Struggling to make ends meet? A longer loan term can spread out your payments, making them more manageable. Just keep in mind that a longer term often means paying more in interest overall.

The Risks & Downsides (a.k.a. Why You Should Think Twice)

❌ Losing Federal Loan Perks

Federal student loans come with some pretty sweet benefits, like income-driven repayment plans and loan forgiveness programs. Once you refinance with a private lender, poof! Those perks disappear.

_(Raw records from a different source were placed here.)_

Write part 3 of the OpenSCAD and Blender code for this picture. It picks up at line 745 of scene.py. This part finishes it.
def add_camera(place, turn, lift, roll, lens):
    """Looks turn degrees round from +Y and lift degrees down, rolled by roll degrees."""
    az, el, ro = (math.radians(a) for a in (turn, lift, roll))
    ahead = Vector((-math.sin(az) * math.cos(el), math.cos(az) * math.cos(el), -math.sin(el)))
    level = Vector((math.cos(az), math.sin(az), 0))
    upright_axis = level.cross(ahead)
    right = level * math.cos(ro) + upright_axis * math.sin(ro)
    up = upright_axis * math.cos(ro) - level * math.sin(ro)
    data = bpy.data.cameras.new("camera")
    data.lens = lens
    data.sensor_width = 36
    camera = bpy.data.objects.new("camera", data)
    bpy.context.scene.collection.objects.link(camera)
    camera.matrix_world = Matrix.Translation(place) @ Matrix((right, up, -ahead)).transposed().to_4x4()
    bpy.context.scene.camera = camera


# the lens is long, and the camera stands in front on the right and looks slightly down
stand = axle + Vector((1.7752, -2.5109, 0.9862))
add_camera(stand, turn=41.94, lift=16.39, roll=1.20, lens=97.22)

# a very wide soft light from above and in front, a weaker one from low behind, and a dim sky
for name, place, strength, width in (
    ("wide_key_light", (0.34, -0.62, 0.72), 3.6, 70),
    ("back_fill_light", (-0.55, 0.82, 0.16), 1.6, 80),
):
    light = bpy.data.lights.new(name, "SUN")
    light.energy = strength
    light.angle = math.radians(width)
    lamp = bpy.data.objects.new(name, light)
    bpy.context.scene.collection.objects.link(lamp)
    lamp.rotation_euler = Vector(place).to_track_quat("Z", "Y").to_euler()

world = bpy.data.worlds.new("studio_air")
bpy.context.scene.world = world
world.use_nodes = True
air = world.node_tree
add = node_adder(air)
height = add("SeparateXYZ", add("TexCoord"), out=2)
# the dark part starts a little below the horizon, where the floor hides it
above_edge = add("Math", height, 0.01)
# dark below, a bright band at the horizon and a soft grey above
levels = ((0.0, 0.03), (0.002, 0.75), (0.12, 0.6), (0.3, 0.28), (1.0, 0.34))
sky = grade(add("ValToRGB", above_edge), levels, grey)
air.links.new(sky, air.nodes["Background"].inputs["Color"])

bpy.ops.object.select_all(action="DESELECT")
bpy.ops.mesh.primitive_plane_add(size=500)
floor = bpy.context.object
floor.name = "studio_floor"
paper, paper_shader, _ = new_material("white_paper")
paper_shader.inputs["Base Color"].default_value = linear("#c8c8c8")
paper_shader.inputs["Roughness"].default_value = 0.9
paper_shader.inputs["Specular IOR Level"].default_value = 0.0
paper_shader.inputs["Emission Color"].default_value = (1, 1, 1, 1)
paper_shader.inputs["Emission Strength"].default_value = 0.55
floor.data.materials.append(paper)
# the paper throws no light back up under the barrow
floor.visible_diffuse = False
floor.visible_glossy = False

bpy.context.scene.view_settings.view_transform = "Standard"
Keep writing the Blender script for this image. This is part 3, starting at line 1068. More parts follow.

❌ Strict Credit & Income Requirements

Unlike federal loans, which are pretty forgiving, private lenders want proof that you can handle debt responsibly. If your credit score isn’t great or your income is unpredictable, you might not qualify for the best rates.

❌ Variable Interest Rates = Risky Business

Some lenders offer variable interest rates that start low but can shoot up unexpectedly. If you’re not a fan of financial rollercoasters, a fixed-rate loan might be the safer bet.

Who Should Refinance? (And Who Shouldn’t)

✅ Refinancing is a great idea if:

  • You have high-interest private loans.
  • Your credit score is strong (think 700+).
  • You have a stable job and income.
  • You don’t need federal loan benefits (like PSLF or IDR plans).

❌ Skip refinancing if:

  • You have federal loans and rely on forgiveness programs.
  • Your credit score needs work (below 650? Probably not worth it).
  • Your job situation is shaky (freelancers, gig workers, and those in uncertain industries should think twice).

The Refinancing Process: Step-by-Step

If you’ve made it this far and think refinancing is for you, here’s your game plan:

1️⃣ Check Your Credit Score

Lenders love a good credit score. Aim for 700+ to snag the best rates.

2️⃣ Compare Lenders (Don’t Settle!)

Shop around—different lenders offer different rates, perks, and fine print. Some big names include:

  • SoFi
  • Earnest
  • Laurel Road
  • Discover Student Loans

3️⃣ Prequalify

Most lenders let you check rates with a soft credit pull (aka no damage to your score). Do this before committing!

4️⃣ Gather Your Docs

Lenders will ask for proof of income, loan details, and ID verification. Get your paperwork in order.

5️⃣ Apply and Finalize

Once you pick a lender, apply, sign, and celebrate your new loan terms.

FAQs (Because We Know You’re Wondering)

❓ Will refinancing hurt my credit score?

A little, but only temporarily. A hard credit check can ding your score by a few points, but if you make timely payments, your credit will bounce back.

❓ Can I refinance more than once?

Absolutely! If interest rates drop again or your credit improves, refinancing again might make sense.

❓ What’s the difference between consolidation and refinancing?

  • Consolidation: Combines multiple loans into one (usually for federal loans, keeping federal benefits).
  • Refinancing: Gets you a new loan with different terms, but usually through a private lender.

Final Thoughts: Is Refinancing Worth It?

It depends! If you’re after lower rates and don’t need federal benefits, refinancing could be a game-changer. But if you rely on loan forgiveness or income-based repayment, stick with Uncle Sam.

At the end of the day, refinancing is like upgrading your phone. Sometimes it’s worth it, and sometimes you’re better off waiting for a better deal. Do your homework, crunch the numbers, and make the move that best fits your financial future.